— begin —

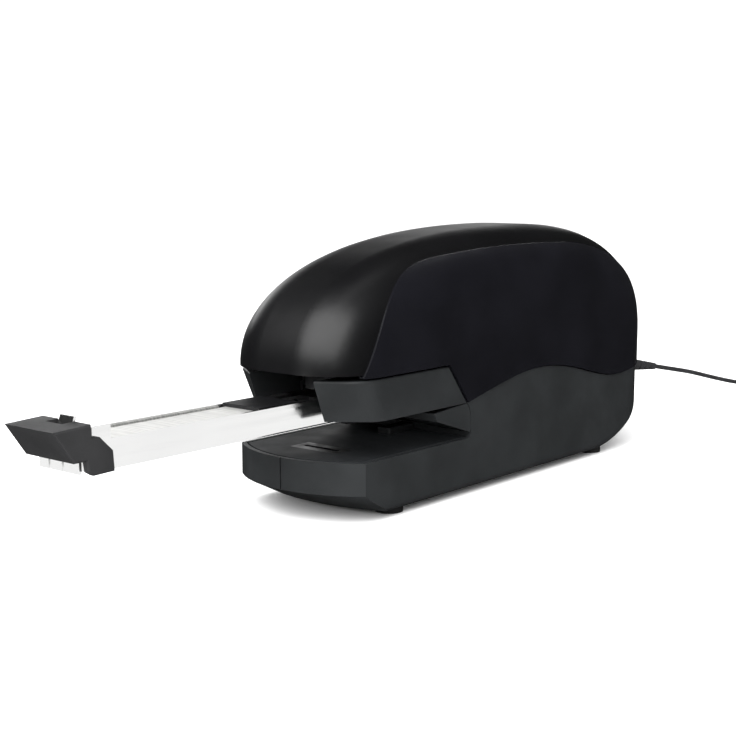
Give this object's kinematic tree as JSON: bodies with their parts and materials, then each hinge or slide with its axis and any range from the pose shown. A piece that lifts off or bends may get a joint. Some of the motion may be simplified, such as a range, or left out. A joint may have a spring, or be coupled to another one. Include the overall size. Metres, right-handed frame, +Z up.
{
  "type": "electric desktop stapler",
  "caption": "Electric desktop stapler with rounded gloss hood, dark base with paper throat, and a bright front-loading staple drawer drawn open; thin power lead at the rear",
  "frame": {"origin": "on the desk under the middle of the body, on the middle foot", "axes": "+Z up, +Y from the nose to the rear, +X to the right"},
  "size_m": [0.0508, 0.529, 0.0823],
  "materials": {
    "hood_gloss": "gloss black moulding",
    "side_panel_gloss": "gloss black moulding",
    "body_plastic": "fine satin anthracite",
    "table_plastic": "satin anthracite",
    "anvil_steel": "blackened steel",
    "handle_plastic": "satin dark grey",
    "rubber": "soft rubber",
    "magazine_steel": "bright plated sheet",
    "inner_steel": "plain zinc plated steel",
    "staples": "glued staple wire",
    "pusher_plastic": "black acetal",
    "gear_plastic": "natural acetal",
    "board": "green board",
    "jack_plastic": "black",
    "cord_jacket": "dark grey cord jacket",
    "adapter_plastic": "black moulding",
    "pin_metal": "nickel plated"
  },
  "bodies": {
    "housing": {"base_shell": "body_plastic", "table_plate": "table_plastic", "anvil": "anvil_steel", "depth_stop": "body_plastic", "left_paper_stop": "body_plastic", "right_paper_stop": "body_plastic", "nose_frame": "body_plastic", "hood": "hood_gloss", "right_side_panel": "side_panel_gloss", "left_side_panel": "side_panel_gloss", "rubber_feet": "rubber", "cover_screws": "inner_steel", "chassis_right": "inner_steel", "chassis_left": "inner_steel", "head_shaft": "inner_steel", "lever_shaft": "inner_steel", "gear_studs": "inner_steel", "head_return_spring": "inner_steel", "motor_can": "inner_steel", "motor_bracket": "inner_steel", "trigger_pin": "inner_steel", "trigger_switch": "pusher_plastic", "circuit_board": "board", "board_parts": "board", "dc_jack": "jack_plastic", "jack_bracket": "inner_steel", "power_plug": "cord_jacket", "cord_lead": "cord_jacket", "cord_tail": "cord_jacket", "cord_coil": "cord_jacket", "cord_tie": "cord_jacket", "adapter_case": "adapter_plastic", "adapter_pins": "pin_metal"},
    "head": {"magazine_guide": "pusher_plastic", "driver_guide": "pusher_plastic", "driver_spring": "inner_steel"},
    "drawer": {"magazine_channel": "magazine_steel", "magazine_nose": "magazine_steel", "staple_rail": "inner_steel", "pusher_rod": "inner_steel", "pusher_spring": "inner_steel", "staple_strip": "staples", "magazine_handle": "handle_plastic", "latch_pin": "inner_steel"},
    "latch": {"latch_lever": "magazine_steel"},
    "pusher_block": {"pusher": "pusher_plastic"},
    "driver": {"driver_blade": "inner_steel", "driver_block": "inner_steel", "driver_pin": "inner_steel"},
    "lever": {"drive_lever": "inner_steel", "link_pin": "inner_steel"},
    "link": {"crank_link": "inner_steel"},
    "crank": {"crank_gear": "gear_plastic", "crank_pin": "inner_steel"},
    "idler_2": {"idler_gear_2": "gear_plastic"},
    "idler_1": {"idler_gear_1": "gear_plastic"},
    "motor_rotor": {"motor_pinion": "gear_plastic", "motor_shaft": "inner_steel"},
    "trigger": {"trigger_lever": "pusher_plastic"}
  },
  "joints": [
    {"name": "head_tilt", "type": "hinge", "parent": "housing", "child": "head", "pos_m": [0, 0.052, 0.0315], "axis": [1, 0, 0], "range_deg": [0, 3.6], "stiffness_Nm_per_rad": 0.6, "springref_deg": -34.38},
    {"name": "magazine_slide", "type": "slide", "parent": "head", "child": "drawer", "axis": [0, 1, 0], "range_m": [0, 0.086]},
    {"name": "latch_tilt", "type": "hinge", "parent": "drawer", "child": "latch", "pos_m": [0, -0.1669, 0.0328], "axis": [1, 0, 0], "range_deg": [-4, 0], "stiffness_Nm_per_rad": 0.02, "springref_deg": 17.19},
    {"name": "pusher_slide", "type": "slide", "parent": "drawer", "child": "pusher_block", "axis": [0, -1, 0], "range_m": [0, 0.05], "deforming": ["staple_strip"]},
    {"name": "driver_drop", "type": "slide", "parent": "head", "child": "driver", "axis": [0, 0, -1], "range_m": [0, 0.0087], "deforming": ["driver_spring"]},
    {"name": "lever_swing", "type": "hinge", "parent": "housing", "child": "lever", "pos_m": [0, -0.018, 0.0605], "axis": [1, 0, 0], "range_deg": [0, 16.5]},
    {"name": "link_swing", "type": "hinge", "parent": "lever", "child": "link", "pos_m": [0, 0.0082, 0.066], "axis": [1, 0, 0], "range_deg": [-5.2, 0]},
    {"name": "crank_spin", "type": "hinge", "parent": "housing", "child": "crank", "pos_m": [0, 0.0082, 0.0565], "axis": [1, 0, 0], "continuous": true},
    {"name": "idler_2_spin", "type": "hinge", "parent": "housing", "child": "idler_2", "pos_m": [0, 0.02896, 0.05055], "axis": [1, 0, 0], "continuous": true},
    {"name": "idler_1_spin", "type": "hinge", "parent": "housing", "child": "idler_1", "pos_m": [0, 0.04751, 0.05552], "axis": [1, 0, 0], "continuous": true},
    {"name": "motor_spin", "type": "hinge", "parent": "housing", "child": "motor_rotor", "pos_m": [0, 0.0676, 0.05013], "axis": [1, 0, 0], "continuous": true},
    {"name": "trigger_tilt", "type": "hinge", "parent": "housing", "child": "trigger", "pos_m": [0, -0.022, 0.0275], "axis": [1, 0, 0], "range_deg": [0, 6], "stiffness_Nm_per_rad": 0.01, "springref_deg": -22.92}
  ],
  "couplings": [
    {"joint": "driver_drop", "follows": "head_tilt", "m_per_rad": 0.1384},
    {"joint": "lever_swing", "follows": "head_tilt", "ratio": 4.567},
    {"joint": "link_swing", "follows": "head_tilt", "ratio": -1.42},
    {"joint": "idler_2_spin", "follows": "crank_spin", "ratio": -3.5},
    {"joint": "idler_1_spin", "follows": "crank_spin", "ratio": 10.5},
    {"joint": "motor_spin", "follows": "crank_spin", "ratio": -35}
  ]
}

— end —

(Short exercise) Gather up every line from the listing above in which the word "slide" occurs.

(Output of the exercise)
Give this object's kinematic tree as JSON: bodies with their parts and materials, then each hinge or slide with its axis and any range from the pose shown. A piece that lifts off or bends may get a joint. Some of the motion may be simplified, such as a range, or left out. A joint may have a spring, or be coupled to another one. Include the overall size. Metres, right-handed frame, +Z up.
    {"name": "magazine_slide", "type": "slide", "parent": "head", "child": "drawer", "axis": [0, 1, 0], "range_m": [0, 0.086]},
    {"name": "pusher_slide", "type": "slide", "parent": "drawer", "child": "pusher_block", "axis": [0, -1, 0], "range_m": [0, 0.05], "deforming": ["staple_strip"]},
    {"name": "driver_drop", "type": "slide", "parent": "head", "child": "driver", "axis": [0, 0, -1], "range_m": [0, 0.0087], "deforming": ["driver_spring"]},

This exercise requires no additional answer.